Solove explores the right metaphor for evaluating and discussing privacy in the digital world. A traditional metaphor for the loss of privacy comes from George Orwell’s “1984.” Big Brother personifies a controlling government that incessantly and overtly spies on its citizens to further its power. But Solove offers a different metaphor. He argues that Franz Kafka’s “The Trial” best captures the consequences of the digital database world. Kafka describes an indifferent bureaucracy that maintains dossiers on individuals and treats them as pawns. An individual is what is in his dossier, and the bureaucracy may act on that without reason or accountability.

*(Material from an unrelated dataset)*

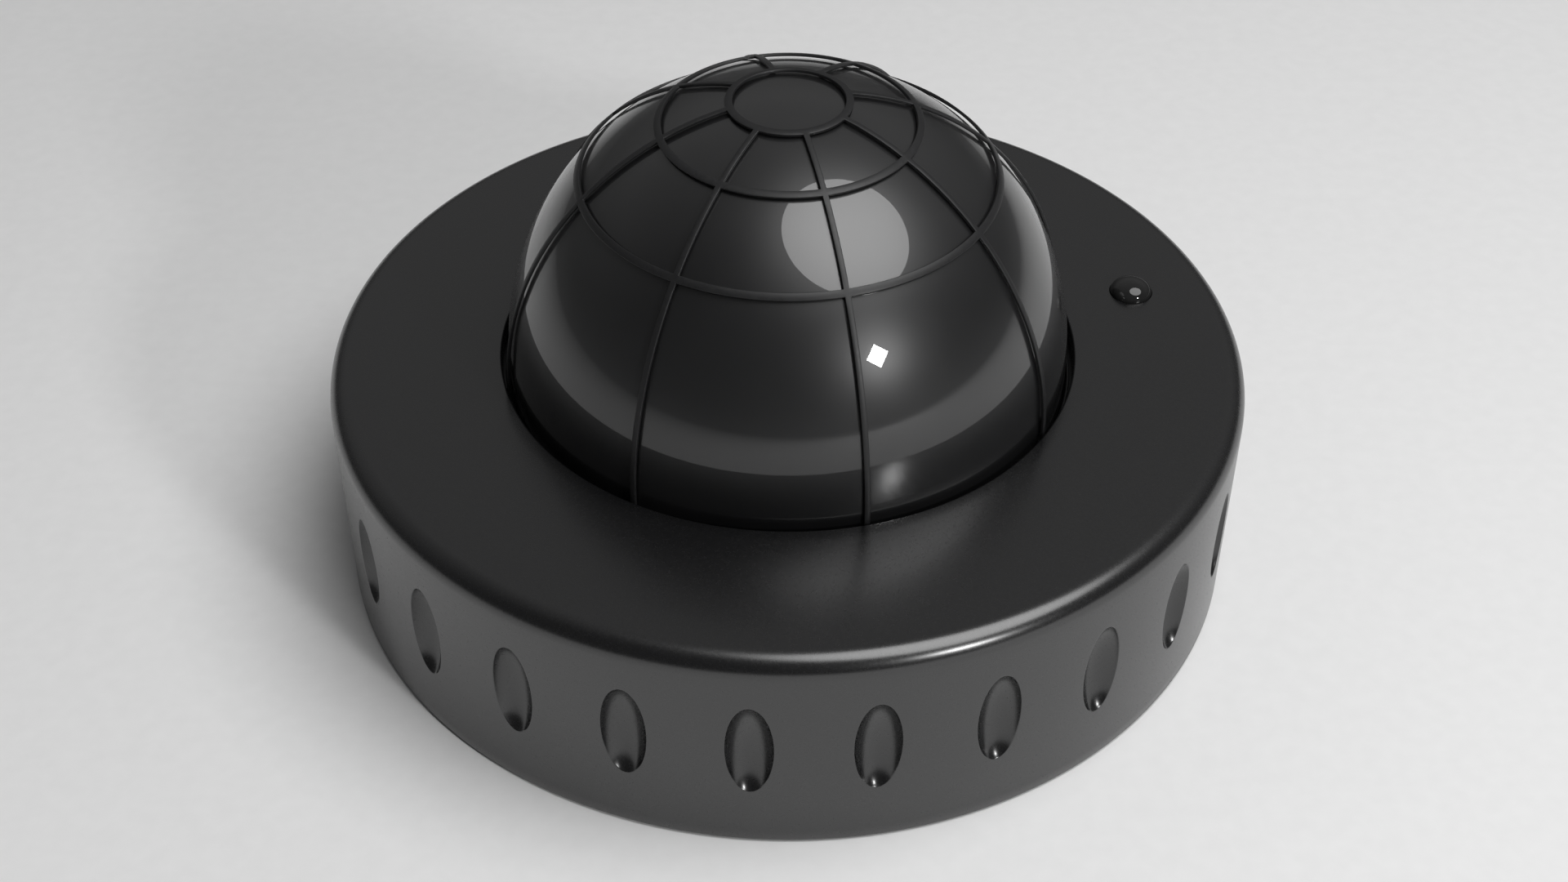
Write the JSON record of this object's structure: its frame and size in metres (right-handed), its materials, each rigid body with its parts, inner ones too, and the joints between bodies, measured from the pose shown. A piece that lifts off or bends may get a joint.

Solove agrees with O’Harrow in observing that the organizations building dossiers do not have to be run by government. He writes that the government is shackled by the Constitution, legislation and sometimes its own incompetence in exploiting database and other technologies that impinge on privacy. However, the private sector is largely exempt from restriction in its database activities, and is happy to share its databases with the government for the right price.

Solove evaluates the shortcomings of current approaches to privacy as well as some useful and controversial ideas for striking a new balance. Anyone who deals with privacy matters will find a lot to consider.

There’s an old lawyer’s saying that if the facts are on your side, argue the facts. If the law is on your side, argue the law. If neither is on your side, talk loud. If you are interested in the facts, read O’Harrow. If you are interested in the law and the policy, read Solove. I am pleased to give both books a very loud endorsement.